Now you have the same problem. The same solutions will need to apply here, too. So NAT isn't really the fundamental problem here.

  • But a firewall I can open. heck most consumer routers came preinstalled with holes on the firewall/NAT for FTP,IRC,MSN and a bunch of long dead protocols that required the server to connect to the client...

    with ipv4+nat often I can't allow a connection because i don't have the IP visible. i'd have to have the server to add my internal IP (which will surely conflict) to their routing table passing trhu my external IP on the router.

    This is the problem ipv6 solves.

We have had customers ask us if we support NAT for IPv6, so don't assume NAT will automatically die.

Sadly enough.

  • I can kinda see edge cases where 1-1 NAT makes sense, depending on the product, or are they asking for NAPT like most people think of NAT?

    • The latter, AFAIK. It has been some months since the product manager in question forwarded the question to us.

      As for 1:1 NAT, we already support other solutions that have similar effects, such as scriptable proxying.

  • Nature will find a way :)

    your client will probably have it's market eaten by someone who understand the tech. hopefully.

    /me insert faster horse fallacy

NAT'ing is such an ingrained way of doing things, and it also happens to be a great way to separate your network from the rest of the network/internet. I don't think it'll go away any time soon.
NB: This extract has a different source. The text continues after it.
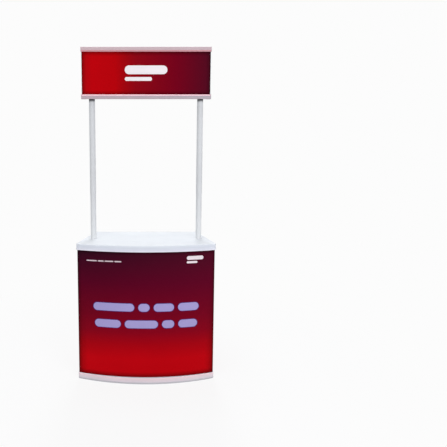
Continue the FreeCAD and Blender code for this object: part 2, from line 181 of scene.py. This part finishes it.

  • Please allow me to be pedantic here. What actually separates your network from the rest of the Internet is called a firewall. It is unfortunate that common usage has conflated the two terms to the point that many people believe they must be inside a NAT to be firewalled from the outside. It's actually one of many misunderstandings related to the IPv6 transition.

    • I like to explain it to friends like this-

      A Firewall is exactly the same thing as a bouncer at a club. The firewall-bouncer decides if you, the packet, get into the club. He might let you in, he might ignore you, he might tell you no.

      NAT is a dinner party at a house on a block. There's no bouncer. If you know the right house, you walk right in the front door. But there sure are a lot of houses! So it seems unlikely that someone will crash your party, but don't you trust the bouncer more, now that you're thinking about it?

      1 reply →

    • Don't get me wrong, I know the difference between NAT and a firewall, but NAT'ing automatically (and by definition) hides the network behind, firewall or not.

      3 replies →

    • Most soho ipv6 routers (that also do v4 nat) do connection tracking for their v6 subnet, blocking inbound connection attempts by default, to emulate the security properties of v4 nat.

      This means that you still have the same "unconnectable from the outside" problem you have with v4 + nat.

      Yes, I too wish it weren't this way.

      2 replies →

  • NAT separates your network as much as buying 10.10.10.* and assigning 10.10.10.0-100 to the internal network.